• [THE TASK] Reproduce the first line and every line after it, exactly, through the one containing "# is on the". Leave out the rest.
— start —
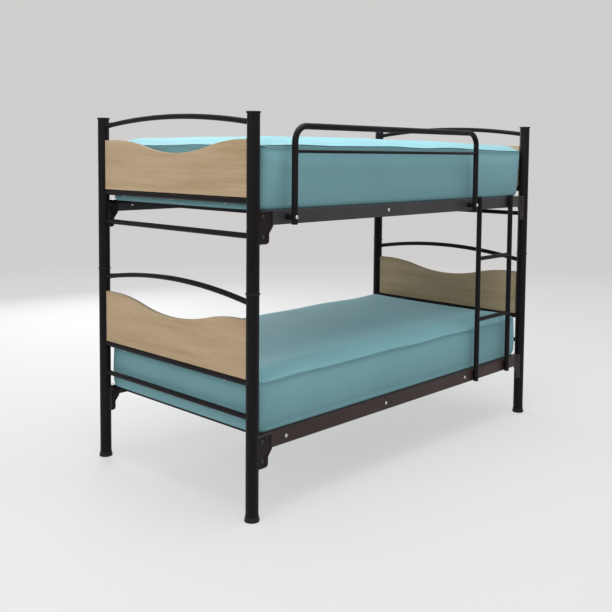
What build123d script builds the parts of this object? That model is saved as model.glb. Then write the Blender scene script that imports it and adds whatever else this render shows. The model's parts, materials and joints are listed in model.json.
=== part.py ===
from build123d import *
import os

os.makedirs("parts", exist_ok=True)

# Steel bunk bed: two stacked bunks with wavy wooden end panels, a bolted guard
# rail, a hook-on ladder and two mattresses. Millimetres, +Z up, X along the
# bed. The guard rail and the ladder are on the front, the -Y side. The origin
# is on the floor, at the middle of the whole object's box.

# Clearances
running_clearance = 0.05
weld_gap = 0.1
body_gap = 0.3
overrun = 10.0

# Posts: round tubes, a long one below and a short one above at each corner
post_spacing_length = 1950.0
post_spacing_width = 990.0
post_diameter = 50.0
post_wall = 1.5

# Foot, collar and spigot between the bunks, and top cap of a post
foot_diameter = 59.0
foot_neck_diameter = 53.0
foot_height = 22.0
foot_base = 4.0
foot_lip = 6.0
foot_edge_radius = 2.0
collar_diameter = 57.0
collar_height = 5.0
collar_edge_radius = 1.5
spigot_wall = 2.5
spigot_depth = 50.0
spigot_rise = 60.0
cap_diameter = 56.0
cap_height = 6.0
cap_edge_radius = 1.5
cap_plug_length = 18.0
cap_plug_gap = 0.2

# Tubes across each end
arch_tube_diameter = 22.0
panel_bar_diameter = 25.0
crossbar_diameter = 22.0
tube_wall = 1.5

# Levels of the lower bunk's end, upwards: the crossbar from the floor, the panel bar from the
# crossbar, the board, the arch's crown from the board, its rise, and the post's top from its ends
lower_crossbar_height = 392.0
lower_panel_bar_rise = 132.0
lower_panel_height = 226.0
lower_arch_gap = 107.5
lower_arch_rise = 46.0
lower_post_rise = 37.5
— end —
• [SOLUTION]
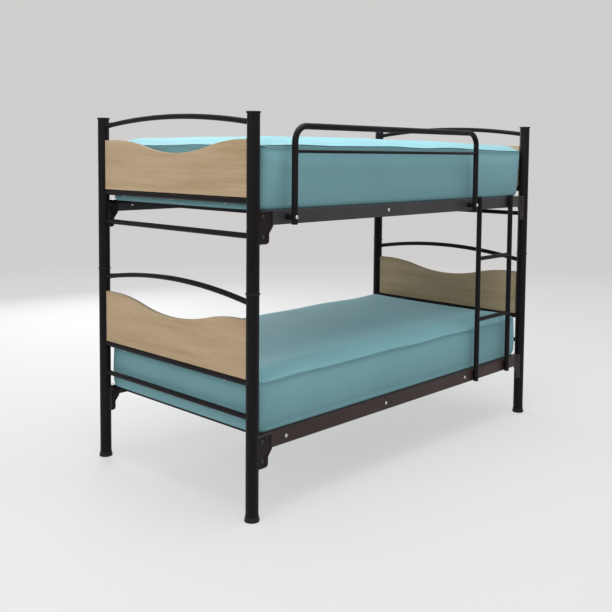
What build123d script builds the parts of this object? That model is saved as model.glb. Then write the Blender scene script that imports it and adds whatever else this render shows. The model's parts, materials and joints are listed in model.json.
=== part.py ===
from build123d import *
import os

os.makedirs("parts", exist_ok=True)

# Steel bunk bed: two stacked bunks with wavy wooden end panels, a bolted guard
# rail, a hook-on ladder and two mattresses. Millimetres, +Z up, X along the
# bed. The guard rail and the ladder are on the front, the -Y side. The origin
# is on the floor, at the middle of the whole object's box.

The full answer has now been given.